═════ AVAILABLE RECORDS ═════

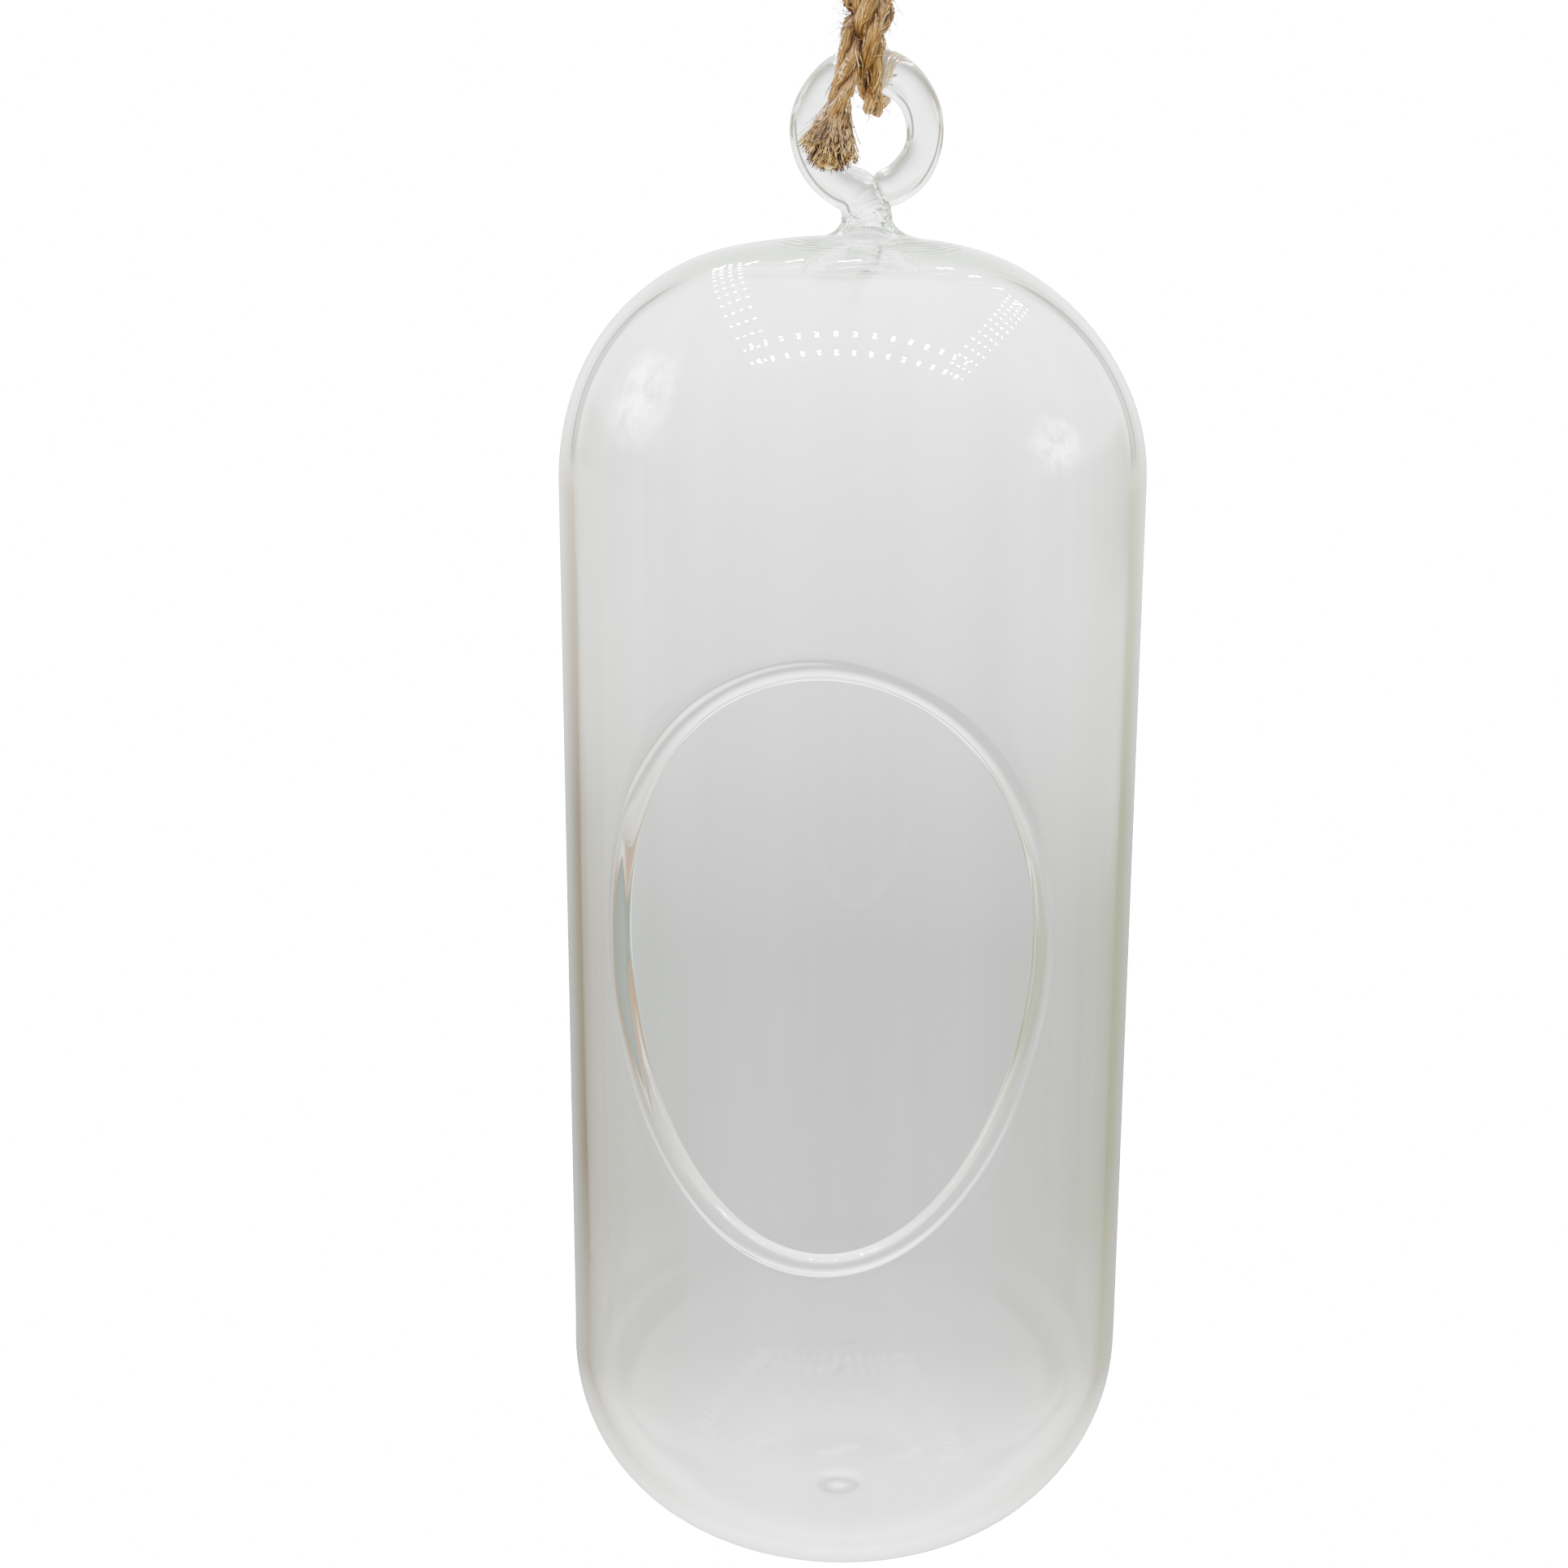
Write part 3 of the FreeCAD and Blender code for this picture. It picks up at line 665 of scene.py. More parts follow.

═════
═════ AVAILABLE RECORDS ═════

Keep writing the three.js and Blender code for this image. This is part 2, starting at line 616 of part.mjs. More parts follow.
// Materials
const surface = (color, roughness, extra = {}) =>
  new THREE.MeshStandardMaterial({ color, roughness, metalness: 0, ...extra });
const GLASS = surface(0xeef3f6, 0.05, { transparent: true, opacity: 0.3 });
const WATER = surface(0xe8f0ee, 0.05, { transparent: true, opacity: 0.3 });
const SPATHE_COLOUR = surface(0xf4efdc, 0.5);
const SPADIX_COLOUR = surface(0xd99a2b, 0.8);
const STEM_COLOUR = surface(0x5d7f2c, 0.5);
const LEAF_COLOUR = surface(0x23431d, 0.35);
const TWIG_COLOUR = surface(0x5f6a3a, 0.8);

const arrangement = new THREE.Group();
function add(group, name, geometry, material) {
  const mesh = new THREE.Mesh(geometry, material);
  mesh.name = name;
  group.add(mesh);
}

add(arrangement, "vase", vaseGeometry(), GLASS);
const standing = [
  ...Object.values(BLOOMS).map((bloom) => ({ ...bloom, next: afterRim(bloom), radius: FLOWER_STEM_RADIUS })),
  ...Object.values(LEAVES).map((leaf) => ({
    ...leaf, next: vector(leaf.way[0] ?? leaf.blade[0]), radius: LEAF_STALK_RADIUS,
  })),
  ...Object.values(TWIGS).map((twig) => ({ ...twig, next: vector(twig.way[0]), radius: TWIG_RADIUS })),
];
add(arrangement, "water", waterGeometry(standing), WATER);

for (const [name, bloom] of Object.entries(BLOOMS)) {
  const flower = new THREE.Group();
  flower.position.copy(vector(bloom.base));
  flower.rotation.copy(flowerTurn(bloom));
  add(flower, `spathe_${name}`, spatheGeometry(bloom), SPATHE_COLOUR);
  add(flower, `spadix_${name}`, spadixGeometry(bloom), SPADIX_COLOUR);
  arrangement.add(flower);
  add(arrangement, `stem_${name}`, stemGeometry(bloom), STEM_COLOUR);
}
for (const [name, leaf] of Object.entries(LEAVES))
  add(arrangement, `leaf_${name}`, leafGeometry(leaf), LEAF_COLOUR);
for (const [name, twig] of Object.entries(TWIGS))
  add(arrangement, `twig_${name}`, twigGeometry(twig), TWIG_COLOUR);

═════

EXERCISE TASK — Reply with the number of lines in the preceding entries that contain "this", and no other words.

PROBLEM SOLUTION — 2